In her motion, Judge Amy Berman Jackson of the Federal District Court in Washington wrote that the C.F.P.B. could continue to receive funding from the Federal Reserve even though the Fed had been operating at a loss since 2022.

The Fed’s willingness to pay has not changed, she wrote, adding that “the only new circumstance is the administration’s determination to eliminate an agency created by Congress with the stroke of pen.”

The future of the C.F.P.B. has been in question since Russell T. Vought, the White House budget director, who also serves as the consumer bureau’s acting director, began to dismantle the bureau in February. In a notice last month, the consumer bureau described its own supervision department as “the weaponized arm” of the agency under its Biden-era director.

Mr. Vought had ordered the agency to close its offices and did not request any funding from the Fed. That eventually left the agency unable to pay its roughly 1,400 workers.

“We want to put it out — and we will be successful probably within the next two, three months,” Mr. Vought said on “The Charlie Kirk Show,” a podcast, in October.

Last month, the Justice Department’s Office of Legal Counsel sent a memo to Mr. Vought declaring the agency’s funding stream illegal. The administration argued that because the Fed had been operating at a loss, there was no money for the C.F.P.B. The bureau warned that it would run out of money in early 2026. A 2010 law that created the bureau mandated funding from the Fed. Lawmakers intended that funding structure to protect the agency from partisan politics.
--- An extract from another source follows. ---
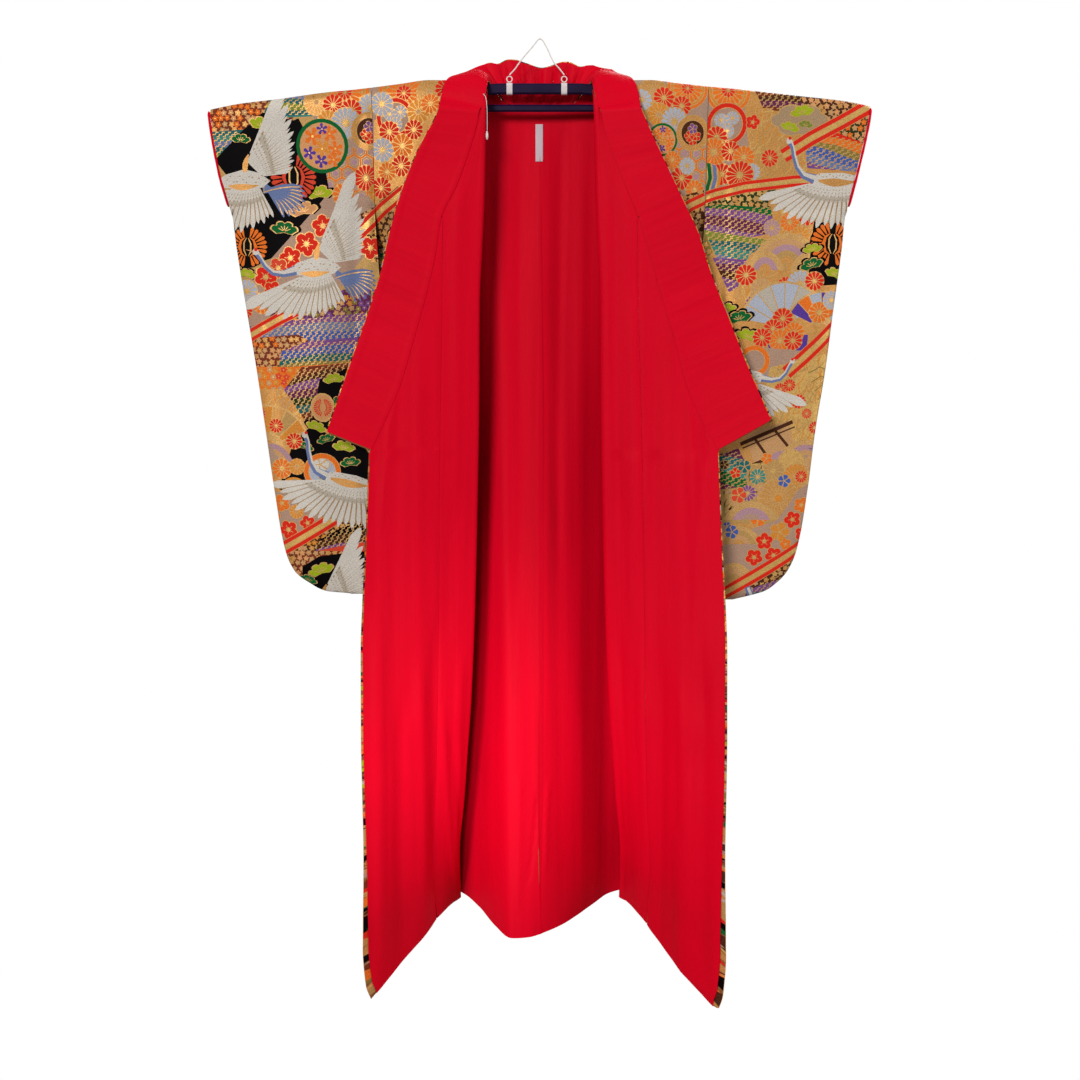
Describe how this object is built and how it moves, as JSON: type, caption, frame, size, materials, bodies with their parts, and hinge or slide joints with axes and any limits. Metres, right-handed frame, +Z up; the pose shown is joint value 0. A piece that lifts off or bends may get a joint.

The C.F.P.B. has requested, and been granted, more than $1 billion from the Fed since 2022, but Mr. Vought refused to request any funding this year.

The Trump administration has sought to have greater sway over independent financial regulators, and Trump appointees have cut staffing and limited bank examinations. Mr. Vought stopped nearly all new work at the bureau after he took his position in February. Bank examiners were told to close out open matters and were barred from beginning new ones.

Mr. Vought’s changes to the agency this year have caused backlash from some of its employees. In November, after the bureau announced that it would require its financial examiners to recite a “humility pledge” to companies before beginning a review, the consumer bureau’s staff union responded with a statement that called the pledge “creepy” and “disrespectful.”

The C.F.P.B.’s examiners have forced banks and other lenders to return hundreds of millions of dollars to consumers, and helped uncover large industry issues since the agency began its operations in 2011.